SUPPLIED DATA>
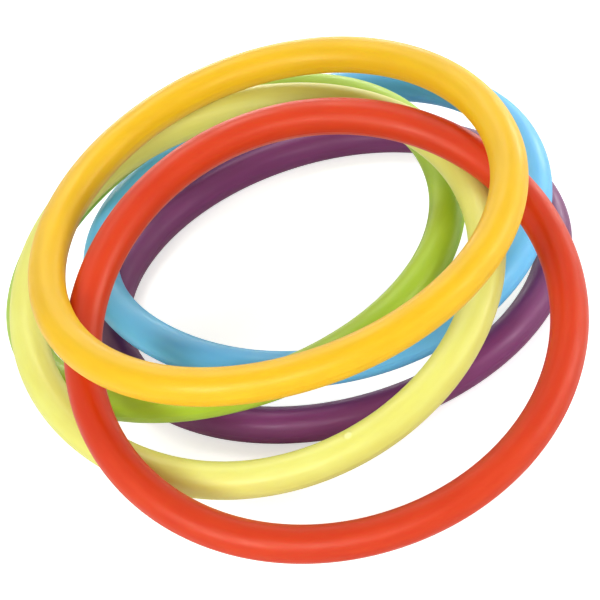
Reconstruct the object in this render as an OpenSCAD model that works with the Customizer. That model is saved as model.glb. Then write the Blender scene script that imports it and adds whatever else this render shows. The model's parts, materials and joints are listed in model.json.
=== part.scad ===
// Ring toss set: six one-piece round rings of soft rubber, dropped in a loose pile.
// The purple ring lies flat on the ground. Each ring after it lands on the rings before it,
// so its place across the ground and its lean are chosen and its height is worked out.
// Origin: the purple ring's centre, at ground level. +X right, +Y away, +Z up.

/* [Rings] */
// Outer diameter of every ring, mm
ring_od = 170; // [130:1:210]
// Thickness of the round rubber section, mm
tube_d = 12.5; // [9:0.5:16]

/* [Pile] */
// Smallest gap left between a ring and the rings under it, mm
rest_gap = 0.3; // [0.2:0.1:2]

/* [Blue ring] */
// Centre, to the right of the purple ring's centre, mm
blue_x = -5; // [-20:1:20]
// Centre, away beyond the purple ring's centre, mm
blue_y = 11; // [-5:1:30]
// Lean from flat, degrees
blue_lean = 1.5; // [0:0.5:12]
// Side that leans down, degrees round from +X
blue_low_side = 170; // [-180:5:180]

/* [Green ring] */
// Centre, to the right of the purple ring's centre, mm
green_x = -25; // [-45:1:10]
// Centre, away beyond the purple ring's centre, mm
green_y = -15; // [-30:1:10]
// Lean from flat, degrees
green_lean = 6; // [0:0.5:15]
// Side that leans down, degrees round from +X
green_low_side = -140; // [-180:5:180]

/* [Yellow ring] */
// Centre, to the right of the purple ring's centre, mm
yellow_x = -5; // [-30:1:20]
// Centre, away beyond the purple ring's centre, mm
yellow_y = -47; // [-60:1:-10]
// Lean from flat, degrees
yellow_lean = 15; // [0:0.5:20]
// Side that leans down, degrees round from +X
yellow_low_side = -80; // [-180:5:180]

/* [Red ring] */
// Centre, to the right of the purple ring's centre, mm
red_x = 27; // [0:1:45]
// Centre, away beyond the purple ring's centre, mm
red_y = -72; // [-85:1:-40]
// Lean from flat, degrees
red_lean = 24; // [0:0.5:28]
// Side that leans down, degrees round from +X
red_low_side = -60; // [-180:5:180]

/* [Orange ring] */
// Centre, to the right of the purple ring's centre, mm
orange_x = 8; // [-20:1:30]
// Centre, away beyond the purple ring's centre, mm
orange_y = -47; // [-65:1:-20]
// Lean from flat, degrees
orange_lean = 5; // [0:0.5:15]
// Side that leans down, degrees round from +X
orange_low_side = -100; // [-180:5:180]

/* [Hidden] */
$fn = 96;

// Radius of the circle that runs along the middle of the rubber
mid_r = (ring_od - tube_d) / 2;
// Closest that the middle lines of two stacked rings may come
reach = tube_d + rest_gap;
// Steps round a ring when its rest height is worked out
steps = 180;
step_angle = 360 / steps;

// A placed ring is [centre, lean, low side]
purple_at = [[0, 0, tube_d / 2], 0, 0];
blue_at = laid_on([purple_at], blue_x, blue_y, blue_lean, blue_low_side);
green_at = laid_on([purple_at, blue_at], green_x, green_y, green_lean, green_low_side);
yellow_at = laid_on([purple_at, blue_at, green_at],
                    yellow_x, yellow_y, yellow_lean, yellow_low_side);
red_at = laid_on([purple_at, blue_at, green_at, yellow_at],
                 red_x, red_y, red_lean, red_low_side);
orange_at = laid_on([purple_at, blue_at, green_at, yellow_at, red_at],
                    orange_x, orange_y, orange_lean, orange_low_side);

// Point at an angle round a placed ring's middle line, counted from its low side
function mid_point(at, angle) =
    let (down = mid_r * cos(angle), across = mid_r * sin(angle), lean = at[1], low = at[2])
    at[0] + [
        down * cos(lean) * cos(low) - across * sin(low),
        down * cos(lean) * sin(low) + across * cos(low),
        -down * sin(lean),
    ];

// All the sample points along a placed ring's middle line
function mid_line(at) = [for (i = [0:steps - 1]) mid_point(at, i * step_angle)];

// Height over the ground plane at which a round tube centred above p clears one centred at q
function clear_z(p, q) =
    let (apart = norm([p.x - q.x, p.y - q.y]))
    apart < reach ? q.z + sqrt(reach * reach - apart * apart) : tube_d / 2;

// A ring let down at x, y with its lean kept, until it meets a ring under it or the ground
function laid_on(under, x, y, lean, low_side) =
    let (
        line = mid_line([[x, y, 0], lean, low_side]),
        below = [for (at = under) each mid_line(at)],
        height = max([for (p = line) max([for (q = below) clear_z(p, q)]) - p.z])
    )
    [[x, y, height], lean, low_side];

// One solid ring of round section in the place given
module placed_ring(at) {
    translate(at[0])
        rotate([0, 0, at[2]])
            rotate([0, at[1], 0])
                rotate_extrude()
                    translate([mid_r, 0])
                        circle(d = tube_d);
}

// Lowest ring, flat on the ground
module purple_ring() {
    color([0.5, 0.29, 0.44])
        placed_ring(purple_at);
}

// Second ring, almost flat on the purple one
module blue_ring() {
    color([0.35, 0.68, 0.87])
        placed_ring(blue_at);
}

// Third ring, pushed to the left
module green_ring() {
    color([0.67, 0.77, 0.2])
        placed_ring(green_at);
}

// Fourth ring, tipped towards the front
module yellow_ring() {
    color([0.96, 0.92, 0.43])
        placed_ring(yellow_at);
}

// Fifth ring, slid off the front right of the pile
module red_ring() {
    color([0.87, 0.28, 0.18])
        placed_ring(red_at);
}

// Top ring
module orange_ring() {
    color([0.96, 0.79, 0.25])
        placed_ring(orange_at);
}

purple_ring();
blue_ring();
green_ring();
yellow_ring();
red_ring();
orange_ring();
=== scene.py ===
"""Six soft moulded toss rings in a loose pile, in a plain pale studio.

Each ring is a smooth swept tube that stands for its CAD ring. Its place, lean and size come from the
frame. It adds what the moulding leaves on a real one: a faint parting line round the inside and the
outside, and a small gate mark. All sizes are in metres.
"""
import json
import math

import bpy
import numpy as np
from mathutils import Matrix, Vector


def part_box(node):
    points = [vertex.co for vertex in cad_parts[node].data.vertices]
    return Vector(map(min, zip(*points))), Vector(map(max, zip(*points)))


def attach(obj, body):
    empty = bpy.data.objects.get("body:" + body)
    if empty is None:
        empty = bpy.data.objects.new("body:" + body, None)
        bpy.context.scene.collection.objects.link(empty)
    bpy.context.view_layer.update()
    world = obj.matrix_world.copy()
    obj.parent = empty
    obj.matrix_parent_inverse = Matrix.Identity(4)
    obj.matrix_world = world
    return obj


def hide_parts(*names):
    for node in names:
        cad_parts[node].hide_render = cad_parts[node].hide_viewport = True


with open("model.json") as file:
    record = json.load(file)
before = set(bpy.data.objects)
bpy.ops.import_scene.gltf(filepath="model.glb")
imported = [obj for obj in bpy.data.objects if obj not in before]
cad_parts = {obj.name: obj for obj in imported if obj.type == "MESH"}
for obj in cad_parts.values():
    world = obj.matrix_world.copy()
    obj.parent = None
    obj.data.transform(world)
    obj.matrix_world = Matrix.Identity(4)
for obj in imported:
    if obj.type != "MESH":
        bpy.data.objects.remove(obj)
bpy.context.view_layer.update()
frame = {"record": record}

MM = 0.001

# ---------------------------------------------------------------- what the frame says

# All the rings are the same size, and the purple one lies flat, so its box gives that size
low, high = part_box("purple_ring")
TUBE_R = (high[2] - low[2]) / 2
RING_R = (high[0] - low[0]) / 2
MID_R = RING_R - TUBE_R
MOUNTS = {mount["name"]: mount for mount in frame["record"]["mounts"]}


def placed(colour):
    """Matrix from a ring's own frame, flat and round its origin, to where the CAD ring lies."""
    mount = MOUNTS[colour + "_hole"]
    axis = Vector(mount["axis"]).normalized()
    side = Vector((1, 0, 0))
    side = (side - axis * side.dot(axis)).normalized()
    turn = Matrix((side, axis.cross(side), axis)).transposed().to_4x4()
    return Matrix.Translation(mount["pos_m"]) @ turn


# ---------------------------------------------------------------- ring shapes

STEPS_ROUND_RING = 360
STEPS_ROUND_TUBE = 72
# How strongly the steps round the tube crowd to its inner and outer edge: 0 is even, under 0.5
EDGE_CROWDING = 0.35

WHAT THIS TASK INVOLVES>
Everything from the line with "on the purple one" through the line with "zip(*points))), Vector(map(max, zip(*points)))" is to be output exactly; leave out all other lines.

SOLUTION BELOW>
// Second ring, almost flat on the purple one
module blue_ring() {
    color([0.35, 0.68, 0.87])
        placed_ring(blue_at);
}

// Third ring, pushed to the left
module green_ring() {
    color([0.67, 0.77, 0.2])
        placed_ring(green_at);
}

// Fourth ring, tipped towards the front
module yellow_ring() {
    color([0.96, 0.92, 0.43])
        placed_ring(yellow_at);
}

// Fifth ring, slid off the front right of the pile
module red_ring() {
    color([0.87, 0.28, 0.18])
        placed_ring(red_at);
}

// Top ring
module orange_ring() {
    color([0.96, 0.79, 0.25])
        placed_ring(orange_at);
}

purple_ring();
blue_ring();
green_ring();
yellow_ring();
red_ring();
orange_ring();
=== scene.py ===
"""Six soft moulded toss rings in a loose pile, in a plain pale studio.

Each ring is a smooth swept tube that stands for its CAD ring. Its place, lean and size come from the
frame. It adds what the moulding leaves on a real one: a faint parting line round the inside and the
outside, and a small gate mark. All sizes are in metres.
"""
import json
import math

import bpy
import numpy as np
from mathutils import Matrix, Vector


def part_box(node):
    points = [vertex.co for vertex in cad_parts[node].data.vertices]
    return Vector(map(min, zip(*points))), Vector(map(max, zip(*points)))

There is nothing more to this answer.